GIVEN DATA -
++++++++++

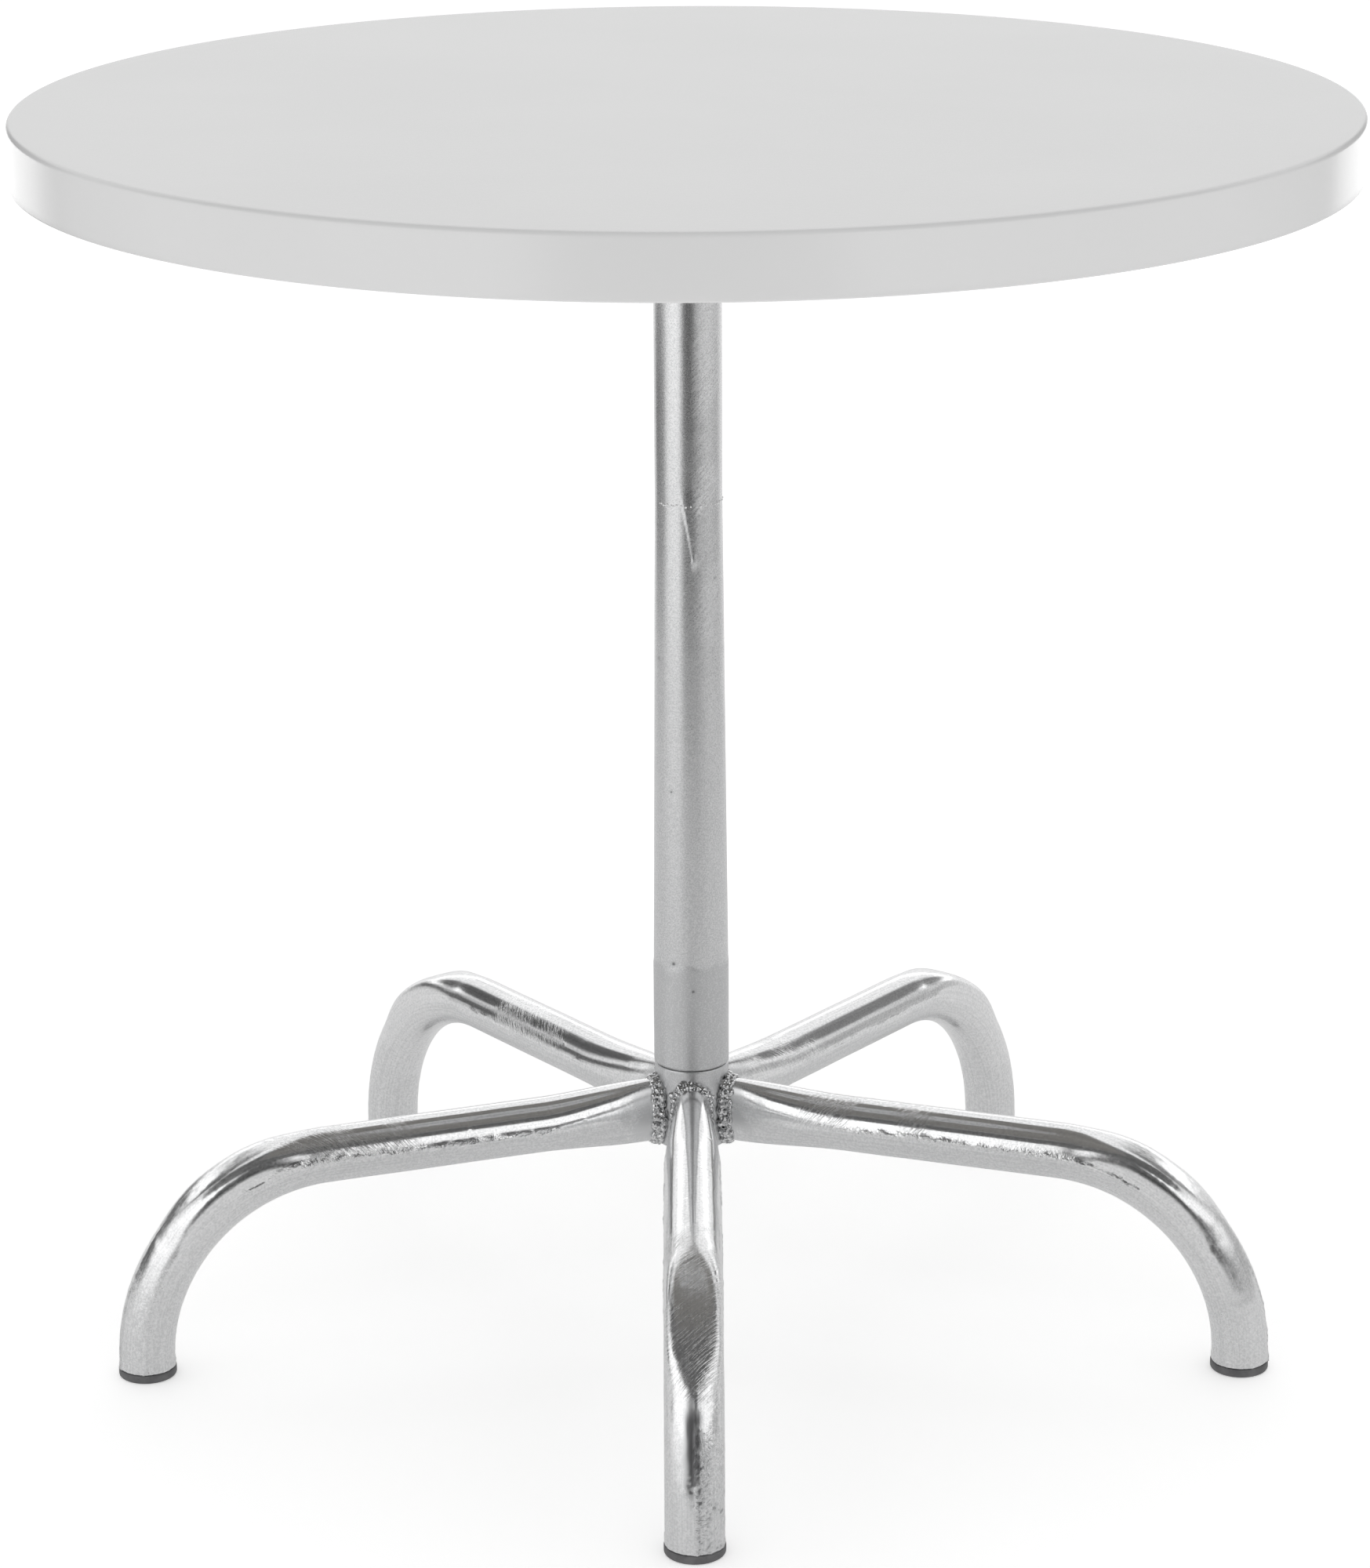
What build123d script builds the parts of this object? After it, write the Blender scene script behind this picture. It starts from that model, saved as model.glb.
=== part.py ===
from build123d import *

import math
import os

# Bistro table: a moulded round top on one pipe column that stands on five bent pipe legs.
# Millimetres, +Z up. The origin is on the floor, on the column's axis. The front is -Y.

# --- driving dimensions ---
TABLE_HEIGHT = 750.0
TOP_DIAMETER = 780.0
RIM_HEIGHT = 36.0
PIPE_WALL = 2.6
COLUMN_OD = 40.2
HUB_OD = 45.4
TAPER_TOP = 515.0
TAPER_BOTTOM = 230.0
LEG_OD = 33.7
LEG_NAMES = ("front", "front_right", "back_right", "back_left", "front_left")
BEND_TOP_HEIGHT = 127.0
FOOT_RADIUS = 346.5
JOINT_HEIGHT = 160.0

# --- table top ---
SKIN_THICKNESS = 4.0
RIM_THICKNESS = 4.5
RIM_EDGE_RADIUS = 3.0
LIP_RADIUS = 1.2
BOARD_THICKNESS = 18.0
BOARD_GAP = 1.5

# --- plate that carries the top ---
PLATE_DIAMETER = 230.0
PLATE_THICKNESS = 6.0
GUSSET_COUNT = 4
GUSSET_START = 45.0
GUSSET_REACH = 62.0
GUSSET_DROP = 55.0
GUSSET_THICKNESS = 5.0
GUSSET_TIP = 10.0

# --- screws, washers (bore, outside, thickness) and inserts ---
SCREW_COUNT = 6
SCREW_START = 30.0
SCREW_CIRCLE = 180.0
SCREW_HOLE = 9.0
SCREW_OD = 8.0
SCREW_LENGTH = 18.0
SCREW_HEX = 13.0
SCREW_HEAD = 5.3
SCREW_WASHER = (8.4, 16.0, 1.6)
INSERT_OD = 12.0
INSERT_BORE = 8.2
INSERT_LENGTH = 15.0
INSERT_END_GAP = 0.5
HEAD_FACE_SHARE = 0.95
HEAD_CHAMFER_ANGLE = 30.0
TIP_CHAMFER_SHARE = 0.1

# --- hub and the clamp inside it ---
HUB_BOTTOM = 108.5
HUB_GAP = 0.5
SLIDING_GAP = 0.1
SPIGOT_WALL = 3.0
BASE_PLATE_BOTTOM = 116.5
BASE_PLATE_THICKNESS = 8.0
SPIGOT_TOP = 216.0
NUT_PLATE_BOTTOM = 220.0
NUT_PLATE_THICKNESS = 10.0
BOLT_DIAMETER = 12.0
BOLT_HEX = 19.0
BOLT_HEAD = 7.5
BOLT_HOLE = 13.0
BOLT_PASS = 6.0
CLAMP_WASHER = (13.0, 24.0, 2.5)

# --- legs ---
BEND_RADIUS = 116.0
LEG_SLOPE = 0.8
LEG_END_WIDTH = 24.6
LEG_END_HEIGHT = 40.0
LEG_ROUND_FROM = 100.0
LEG_STEPS = 4
INSIDE_HUB_SHARE = 0.6
WELD_SIZE = 3.0
LEG_WELD_SIZE = 5.0
WEDGE_SHY = 0.02

# --- foot plugs ---
FOOT_FLANGE = 5.5
PLUG_FLANGE_RADIUS = 17.4
PLUG_EDGE_RADIUS = 1.6
PLUG_STEM = 14.0
PLUG_STEM_GAP = 1.2
PLUG_RIBS = 2
PLUG_RIB = 1.2
PLUG_RIB_PITCH = 3.0

# --- worked out ---
LEG_COUNT = len(LEG_NAMES)
LEG_PITCH = 360.0 / LEG_COUNT
TOP_RADIUS = TOP_DIAMETER / 2
HUB_RADIUS = HUB_OD / 2
HUB_BORE = HUB_RADIUS - PIPE_WALL
LEG_BORE = LEG_OD / 2 - PIPE_WALL
BOARD_TOP = TABLE_HEIGHT - SKIN_THICKNESS
PLATE_TOP = BOARD_TOP - BOARD_THICKNESS
PLATE_BOTTOM = PLATE_TOP - PLATE_THICKNESS
RIM_BOTTOM = TABLE_HEIGHT - RIM_HEIGHT
INNER_RADIUS = HUB_BORE - SLIDING_GAP
SLOPE_SIN = math.sin(math.radians(LEG_SLOPE))
SLOPE_COS = math.cos(math.radians(LEG_SLOPE))
BEND_CENTRE = (FOOT_RADIUS - BEND_RADIUS, BEND_TOP_HEIGHT - BEND_RADIUS * SLOPE_COS)
BEND_START = BEND_CENTRE[0] + BEND_RADIUS * SLOPE_SIN
ON_PIPE_END = (Align.CENTER, Align.CENTER, Align.MIN)


def disc(radius, bottom, thickness):
    """Solid round plate on the column's axis."""
    return Pos(0, 0, bottom) * Cylinder(radius, thickness, align=ON_PIPE_END)


def pipe(outer, inner, bottom, top):
    """Straight pipe on the column's axis."""
    return disc(outer, bottom, top - bottom) - disc(inner, bottom, top - bottom)


def at_screws(piece):
    """Copies of a piece on the screw circle."""
    step = 360.0 / SCREW_COUNT
    out = Pos(SCREW_CIRCLE / 2, 0, 0)
    return [Rot(0, 0, SCREW_START + index * step) * out * piece for index in range(SCREW_COUNT)]


# --- table top ---
def tabletop_shell():
    """Moulded skin: flat top and straight rim, open underneath."""
    outer = disc(TOP_RADIUS, RIM_BOTTOM, RIM_HEIGHT)
    hollow = disc(TOP_RADIUS - RIM_THICKNESS, RIM_BOTTOM, RIM_HEIGHT - SKIN_THICKNESS)
    shell = outer - hollow
    circles = shell.edges().filter_by(GeomType.CIRCLE)
    top_edge = circles.sort_by(Axis.Z)[-1]
    shell = fillet(top_edge, RIM_EDGE_RADIUS)
    lip_edges = shell.edges().filter_by(GeomType.CIRCLE).group_by(Axis.Z)[0]
    return fillet(lip_edges, LIP_RADIUS)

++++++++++

Restate the first line and every line after it, word for word, stopping once the line with "# Millimetres, +Z" is done.

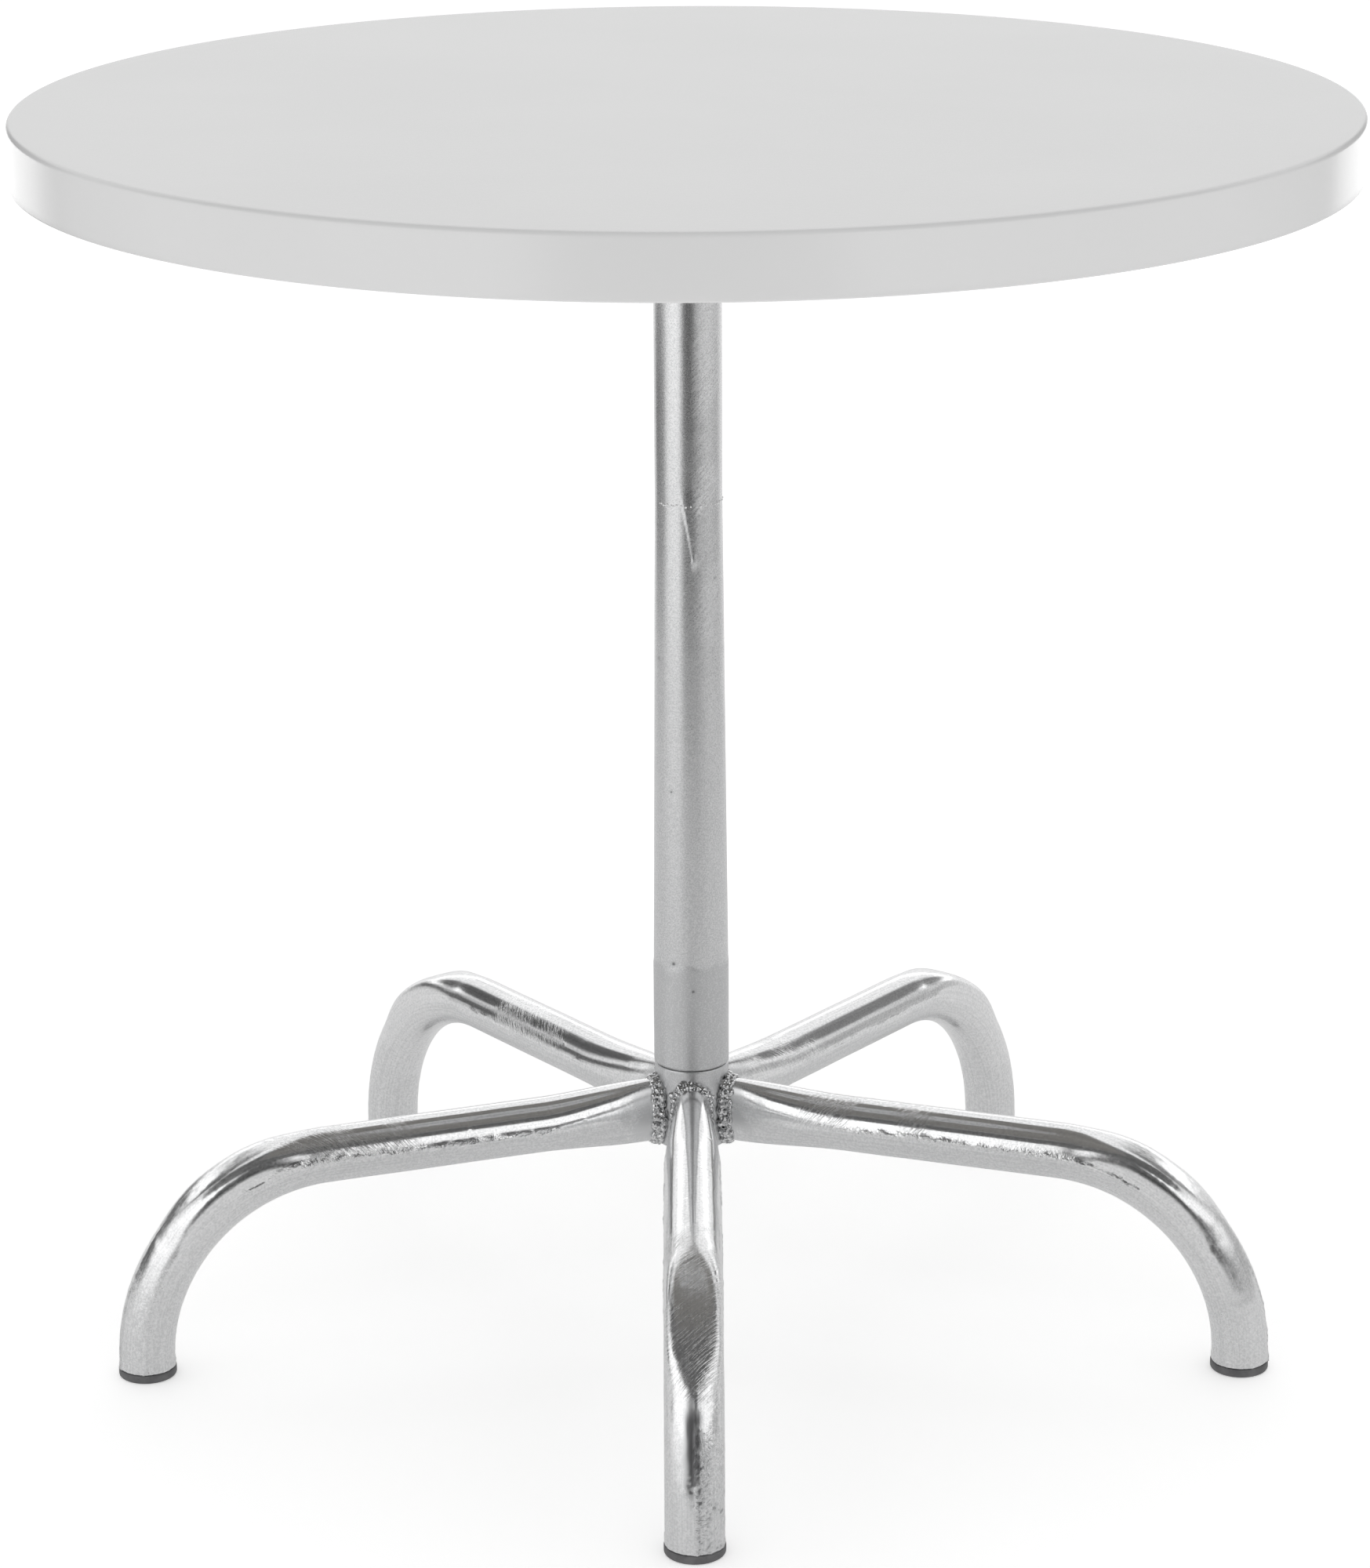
What build123d script builds the parts of this object? After it, write the Blender scene script behind this picture. It starts from that model, saved as model.glb.
=== part.py ===
from build123d import *

import math
import os

# Bistro table: a moulded round top on one pipe column that stands on five bent pipe legs.
# Millimetres, +Z up. The origin is on the floor, on the column's axis. The front is -Y.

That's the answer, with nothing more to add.